Exercise brief » Your task is to locate every line holding the string "Keep" and to copy each of them.

■ ■ ■ ■ ■ ■ ■

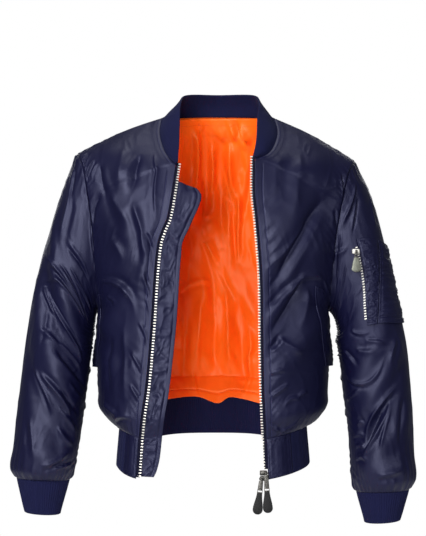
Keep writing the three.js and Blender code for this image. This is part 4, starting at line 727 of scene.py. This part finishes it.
def shell(name, outer, inner, materials, round_=False, step=1):
    """A closed wall between an outer grid of points and an inner one, which may be step times coarser."""
    height, width = outer.shape[:2]
    rows = list(range(0, height - 1, step)) + [height - 1]
    columns = list(range(0, width, step)) if round_ else list(range(0, width - 1, step)) + [width - 1]
    inner = inner[rows][:, columns]
    uv = grid_uv(outer)
    uvs = np.concatenate([uv.reshape(-1, 2), uv[rows][:, columns].reshape(-1, 2)])
    count = height * width

    def quads(high, wide, first):
        i, j = np.meshgrid(np.arange(high - 1), np.arange(wide if round_ else wide - 1), indexing="ij")
        k = (j + 1) % wide
        return np.stack([i * wide + j, i * wide + k, (i + 1) * wide + k, (i + 1) * wide + j], -1).reshape(-1, 4) + first

    outside = quads(height, width, 0)
    inside = quads(len(rows), len(columns), count)[:, ::-1]
    place = lambda i, j: i * width + j % width
    deep_row = lambda i: len(rows) - 1 if i == height - 1 else i // step
    deep_column = lambda j: len(columns) - 1 if (j == width - 1 and not round_) else (j % width) // step
    deep = lambda i, j: count + deep_row(i) * len(columns) + deep_column(j)
    rims = []

    def rim(cells, back):
        for a, b in zip(cells, cells[1:]):
            near, far = deep(*a), deep(*b)
            face = [place(*a), place(*b), near] if near == far else [place(*a), place(*b), far, near]
            rims.append(face if back else face[::-1])

    stop = width + 1 if round_ else width
    rim([(0, j) for j in range(stop)], False)
    rim([(height - 1, j) for j in range(stop)], True)
    if not round_:
        rim([(i, 0) for i in range(height)], True)
        rim([(i, width - 1) for i in range(height)], False)
    across, up = outer[:-1, 1:] - outer[:-1, :-1], outer[1:, :-1] - outer[:-1, :-1]
    full = np.zeros_like(outer)
    full[:] = outer - surface_of(inner, rows, columns, outer.shape, round_)
    turned = (np.cross(across, up) * full[:-1, :-1]).sum() < 0
    faces = outside.tolist() + inside.tolist() + rims
    if turned:
        faces = [face[::-1] for face in faces]
    picks = [0] * len(outside) + [1] * len(inside) + [0] * len(rims)
    points = np.concatenate([outer.reshape(-1, 3), inner.reshape(-1, 3)])
    return mesh_piece(name, points, faces, uvs, materials, picks if len(materials) > 1 else None)


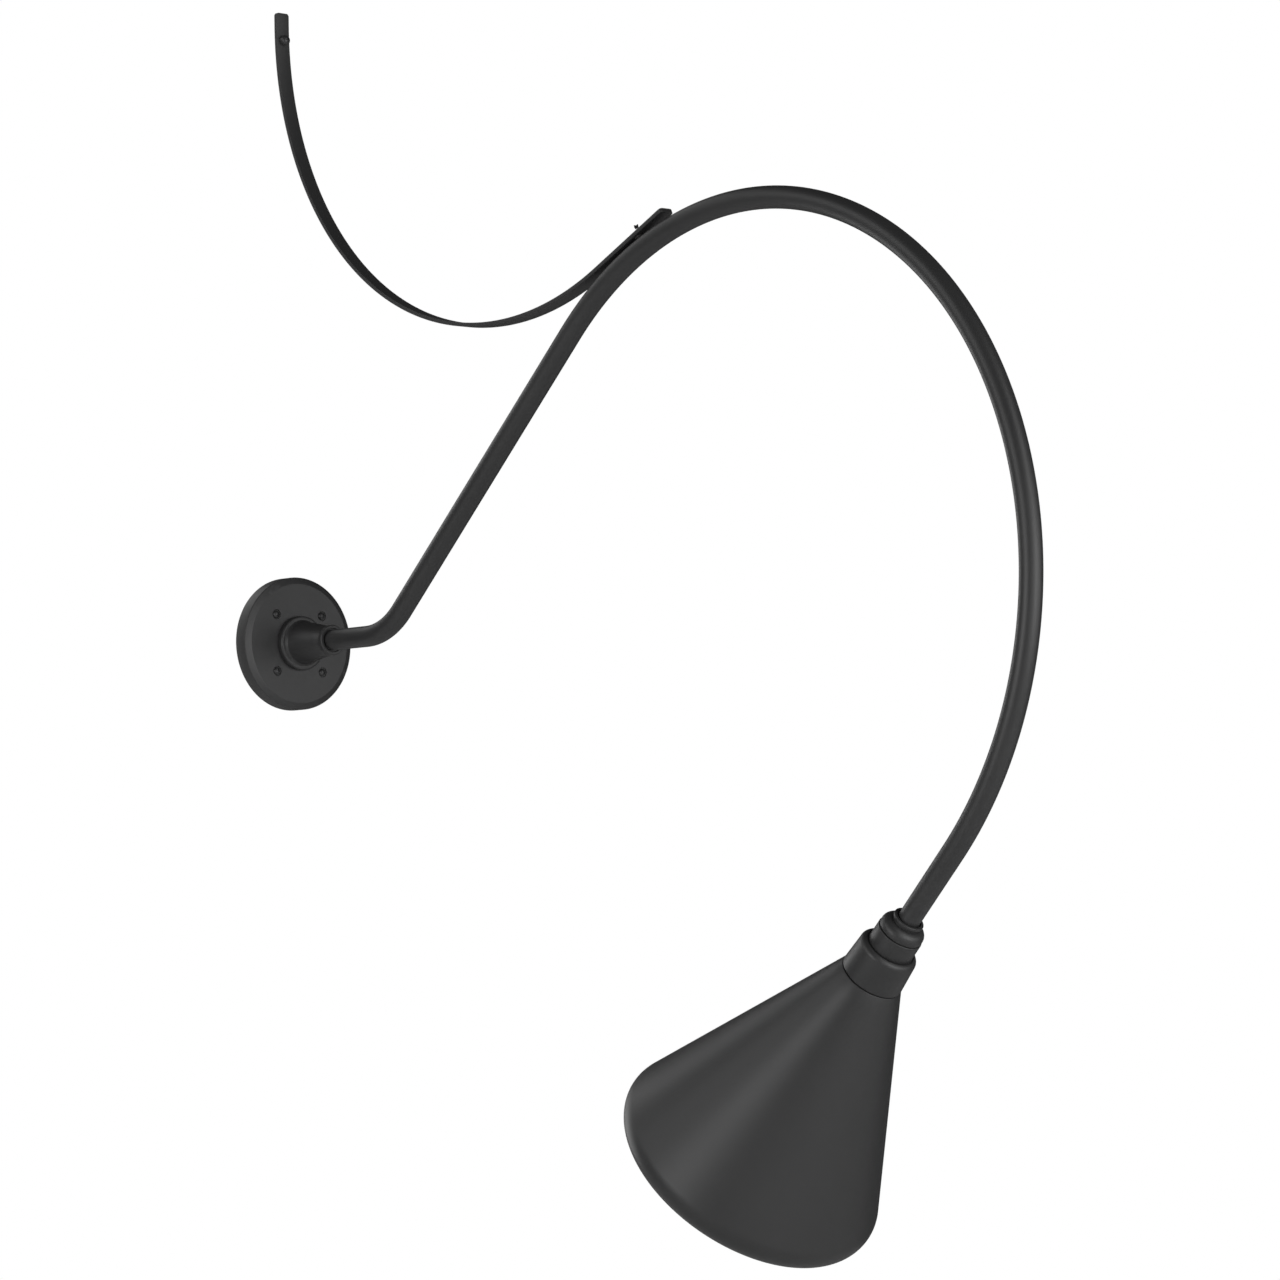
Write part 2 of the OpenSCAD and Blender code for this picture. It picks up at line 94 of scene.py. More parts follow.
def added(
    nodes: bpy.types.Nodes,
    kind: str,
    values: dict[str | int, float | Sequence[float]] | None = None,
    **traits: str | bpy.types.NodeTree,
) -> bpy.types.Node:
    """Adds a shader node.

    Args:
        nodes: the tree's nodes.
        kind: the node's type.
        values: constants for its inputs, by name or number.
        **traits: the node's own settings.

    Returns:
        The node.
    """
    made = nodes.new(kind)
    for name, trait in traits.items():
        setattr(made, name, trait)
    preset(made, values or {})
    return made


class Effects:
    """Shader node groups that several coatings share, each built once."""

    def __init__(self) -> None:
        """Builds every group."""
        self.grain = self._grain()
        self.wear = self._wear()
        self.drift = self._drift()

    @staticmethod
    def _group(name: str, inputs: dict[str, float | None], outputs: Iterable[str]) -> bpy.types.NodeTree:
        """Makes an empty group.

        Args:
            name: the group's name.
            inputs: each input's name and default; None makes it a vector.
            outputs: names of its value outputs.

        Returns:
            The group with an input and an output node.
        """
        tree = bpy.data.node_groups.new(name, "ShaderNodeTree")
        for label, start in inputs.items():
            kind = "NodeSocketVector" if start is None else "NodeSocketFloat"
            socket = tree.interface.new_socket(name=label, in_out="INPUT", socket_type=kind)
            if start is not None:
                socket.default_value = start
        for label in outputs:
            tree.interface.new_socket(name=label, in_out="OUTPUT", socket_type="NodeSocketFloat")
        tree.nodes.new("NodeGroupInput").name = "in"
        tree.nodes.new("NodeGroupOutput").name = "out"
        return tree

    def _grain(self) -> bpy.types.NodeTree:
        """Fine pebbled texture of a sprayed or moulded skin: a height and a tone from 0 to 1."""
        tree = self._group("skin_grain", {"Place": None, "Scale": 900.0, "Coarse": 0.3}, ("Height", "Tone"))
        node, link = tree.nodes, tree.links.new
        fine = added(node, "ShaderNodeTexNoise", {"Detail": 3.0, "Roughness": 0.55})
        cells = added(node, "ShaderNodeTexVoronoi", {"Smoothness": 0.6}, feature="SMOOTH_F1")
        link(node["in"].outputs["Place"], fine.inputs["Vector"])
        link(node["in"].outputs["Place"], cells.inputs["Vector"])
        link(node["in"].outputs["Scale"], fine.inputs["Scale"])
        half = added(node, "ShaderNodeMath", {1: 0.45}, operation="MULTIPLY")
        link(node["in"].outputs["Scale"], half.inputs[0])
        link(half.outputs[0], cells.inputs["Scale"])
        mix = node.new("ShaderNodeMix")
        link(node["in"].outputs["Coarse"], mix.inputs["Factor"])
        link(fine.outputs["Fac"], mix.inputs[2])
        link(cells.outputs["Distance"], mix.inputs[3])
        link(mix.outputs[0], node["out"].inputs["Height"])
        tone = added(node, "ShaderNodeMapRange", {"From Min": 0.3, "From Max": 0.7})
        link(fine.outputs["Fac"], tone.inputs["Value"])
        link(tone.outputs["Result"], node["out"].inputs["Tone"])
        return tree

    def _wear(self) -> bpy.types.NodeTree:
        """Thin, broken rubbing along proud edges: a mask from 0 to 1."""
        tree = self._group("edge_rub", {"Place": None, "Start": 0.53, "Scale": 120.0}, ("Mask",))
        node, link = tree.nodes, tree.links.new
        shape = node.new("ShaderNodeNewGeometry")
        edge = added(node, "ShaderNodeMapRange", {"From Max": 0.62})
        link(shape.outputs["Pointiness"], edge.inputs["Value"])
        link(node["in"].outputs["Start"], edge.inputs["From Min"])
        broken = added(node, "ShaderNodeTexNoise", {"Detail": 4.0})
        link(node["in"].outputs["Place"], broken.inputs["Vector"])
        link(node["in"].outputs["Scale"], broken.inputs["Scale"])
        bite = added(node, "ShaderNodeMapRange", {"From Min": 0.42, "From Max": 0.6})
        link(broken.outputs["Fac"], bite.inputs["Value"])
        both = added(node, "ShaderNodeMath", operation="MULTIPLY")
        link(edge.outputs["Result"], both.inputs[0])
        link(bite.outputs["Result"], both.inputs[1])
        link(both.outputs[0], node["out"].inputs["Mask"])
        return tree

    def _drift(self) -> bpy.types.NodeTree:
        """Slow, broad change over a large surface, as from handling and an uneven spray: 0 to 1."""
        tree = self._group("slow_drift", {"Place": None, "Scale": 9.0}, ("Amount",))
        node, link = tree.nodes, tree.links.new
        broad = added(node, "ShaderNodeTexNoise", {"Detail": 2.0, "Distortion": 0.6})
        link(node["in"].outputs["Place"], broad.inputs["Vector"])
        link(node["in"].outputs["Scale"], broad.inputs["Scale"])
        spread = added(node, "ShaderNodeMapRange", {"From Min": 0.3, "From Max": 0.7})
        link(broad.outputs["Fac"], spread.inputs["Value"])
        link(spread.outputs["Result"], node["out"].inputs["Amount"])
        return tree


@dataclass(frozen=True)
class Finish:
    """One coating, metal, moulding or glaze, with all that sets it apart."""

    name: str
    low: Colour
    high: Colour
    rough: tuple[float, float]
    metal: float = 0.0
    specular: float = 0.5
    coat: float = 0.0
    coat_rough: float = 0.15
    grain_scale: float = 900.0
    grain_coarse: float = 0.3
    grain_depth: float = 0.00004
    grain_strength: float = 0.25
    rub_colour: Colour | None = None
    rub_start: float = 0.53
    rub_scale: float = 120.0
    drift_scale: float = 9.0
    lit: Lit = Lit.OPAQUE

    def material(self, effects: Effects) -> bpy.types.Material:
        """Builds the node material.

        Args:
            effects: the shared shader groups.

        Returns:
            The material.
        """
        made = bpy.data.materials.new(self.name)
        made.use_nodes = True
        made.diffuse_color = (*self.high, 1.0)
        tree = made.node_tree
        node, link = tree.nodes, tree.links.new
        shader = node["Principled BSDF"]
        preset(shader, {"Metallic": self.metal, "Specular IOR Level": self.specular})
        preset(shader, {"Coat Weight": self.coat, "Coat Roughness": self.coat_rough})
        if self.lit is Lit.OPAL:
            preset(shader, {"Subsurface Weight": 0.6, "Subsurface Scale": 0.4})
            preset(shader, {"Subsurface Radius": (0.01, 0.01, 0.009)})
        place = node.new("ShaderNodeTexCoord").outputs["Object"]
        pebbles = {"Scale": self.grain_scale, "Coarse": self.grain_coarse}
        grain = added(node, "ShaderNodeGroup", pebbles, node_tree=effects.grain)
        drift = added(node, "ShaderNodeGroup", {"Scale": self.drift_scale}, node_tree=effects.drift)
        for group in (grain, drift):
            link(place, group.inputs["Place"])
        mottle = added(node, "ShaderNodeMath", {1: 0.5}, operation="MULTIPLY_ADD")
        half = added(node, "ShaderNodeMath", {1: 0.5}, operation="MULTIPLY")
        link(drift.outputs["Amount"], half.inputs[0])
        link(grain.outputs["Tone"], mottle.inputs[0])
        link(half.outputs[0], mottle.inputs[2])
        colour = self._mix(node, self.low, self.high)
        link(mottle.outputs[0], colour.inputs["Factor"])
        shown = colour.outputs[2]
        smooth, dull = self.rough
        gloss = added(node, "ShaderNodeMapRange", {"To Min": smooth, "To Max": dull})
        link(mottle.outputs[0], gloss.inputs["Value"])
        if self.rub_colour is not None:
            edges = {"Start": self.rub_start, "Scale": self.rub_scale}
            rub = added(node, "ShaderNodeGroup", edges, node_tree=effects.wear)
            link(place, rub.inputs["Place"])
            over = self._mix(node, self.low, self.rub_colour)
            link(rub.outputs["Mask"], over.inputs["Factor"])
            link(shown, over.inputs[6])
            shown = over.outputs[2]
        link(shown, shader.inputs["Base Color"])
        link(gloss.outputs["Result"], shader.inputs["Roughness"])
        relief = {"Strength": self.grain_strength, "Distance": self.grain_depth}
        bump = added(node, "ShaderNodeBump", relief)
        link(grain.outputs["Height"], bump.inputs["Height"])
        link(bump.outputs["Normal"], shader.inputs["Normal"])
        return made

    @staticmethod
    def _mix(nodes: bpy.types.Nodes, first: Colour, second: Colour) -> bpy.types.Node:
        """A colour mix between two colours.

        Args:
            nodes: the material's nodes.
            first: colour at factor 0.
            second: colour at factor 1.

        Returns:
            The mix node; its colours are inputs 6 and 7 and its result is output 2.
        """
        return added(nodes, "ShaderNodeMix", {6: (*first, 1.0), 7: (*second, 1.0)}, data_type="RGBA")


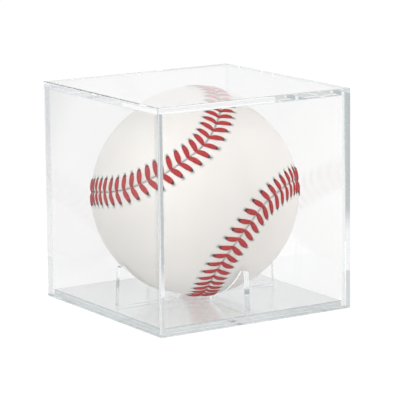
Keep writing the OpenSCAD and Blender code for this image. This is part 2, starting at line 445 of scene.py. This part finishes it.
def cork():
    """Pressed cork: grains of many browns with dark flecks between them."""
    f = Finish("cork_grain")
    where = f.place()
    cells = f.node("TexVoronoi", {"feature": "F1"}, {"Vector": where, "Scale": 0.7})
    spread = f.node("SeparateXYZ", None, {0: cells.other("Color")})
    flecks = f.noise(where, 1.6, 4.0)
    body = f.mix(spread, tone(196, 150, 98), tone(150, 104, 62))
    body = f.mix(f.ramp(flecks, [(0.58, BLACK), (0.66, WHITE)]), body, tone(84, 52, 30))
    return f.done(f.surface(Base_Color=body, Roughness=0.8,
                            Normal=f.bump(flecks + cells, 0.4, 0.15 * MM)))


# ---------------------------------------------------------------- mesh helpers
def new_piece(name, mesh, materials, body, stands_for):
    piece = bpy.data.objects.new(name, mesh)
    bpy.context.scene.collection.objects.link(piece)
    for material in materials:
        mesh.materials.append(material)
    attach(piece, body)
    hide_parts(*stands_for)


def mesh_from(bm, name, smooth=False):
    mesh = bpy.data.meshes.new(name)
    bmesh.ops.recalc_face_normals(bm, faces=bm.faces)
    bm.to_mesh(mesh)
    bm.free()
    if smooth:
        mesh.polygons.foreach_set("use_smooth", [True] * len(mesh.polygons))
    return mesh


def join_rings(bm, first, second):
    """A closed strip of faces between two rings of as many points."""
    count = len(first)
    return [bm.faces.new((first[i], first[(i + 1) % count], second[(i + 1) % count], second[i]))
            for i in range(count)]


def round_edges(bm, edges, radius, segments):
    bmesh.ops.bevel(bm, geom=edges, offset=radius, segments=segments, profile=0.5,
                    affect="EDGES", clamp_overlap=True)


def near(value, target):
    return abs(value - target) < SAME_PLACE


def on_rim(spot, half):
    return near(abs(spot.x), half) or near(abs(spot.y), half)


def clear_block(name, node, low, high, finishes, body, rounded, cuts, bonded, radius=SHEET_ROUND):
    """A sheet or plate. rounded picks the edges to round by their middles, cuts part the faces at
    the joints, and bonded picks the faces that are bonded to a neighbour."""
    bm = bmesh.new()
    size = Matrix.Diagonal((*(high - low), 1))
    bmesh.ops.create_cube(bm, size=1, matrix=Matrix.Translation((low + high) / 2) @ size)
    picked = [e for e in bm.edges if rounded((e.verts[0].co + e.verts[1].co) / 2)]
    round_edges(bm, picked, radius, segments=3)
    for axis, value in cuts:
        normal = Vector((0, 0, 0))
        normal[axis] = 1
        geometry = list(bm.verts) + list(bm.edges) + list(bm.faces)
        bmesh.ops.bisect_plane(bm, geom=geometry, dist=1e-7,
                               plane_co=normal * value, plane_no=normal)
    bmesh.ops.recalc_face_normals(bm, faces=bm.faces)
    for face in bm.faces:
        face.material_index = 1 if bonded(face.calc_center_median(), face.normal) else 0
    new_piece(name, mesh_from(bm, name), finishes, body, [node])


# ---------------------------------------------------------------- the clear case
def both_ways(*places):
    """Cuts across x and across y, at each place either side of the middle."""
    return [(axis, sign * place) for axis in (0, 1) for sign in (-1, 1) for place in places]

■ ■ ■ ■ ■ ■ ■

Completed task »
Keep writing the three.js and Blender code for this image. This is part 4, starting at line 727 of scene.py. This part finishes it.
Keep writing the OpenSCAD and Blender code for this image. This is part 2, starting at line 445 of scene.py. This part finishes it.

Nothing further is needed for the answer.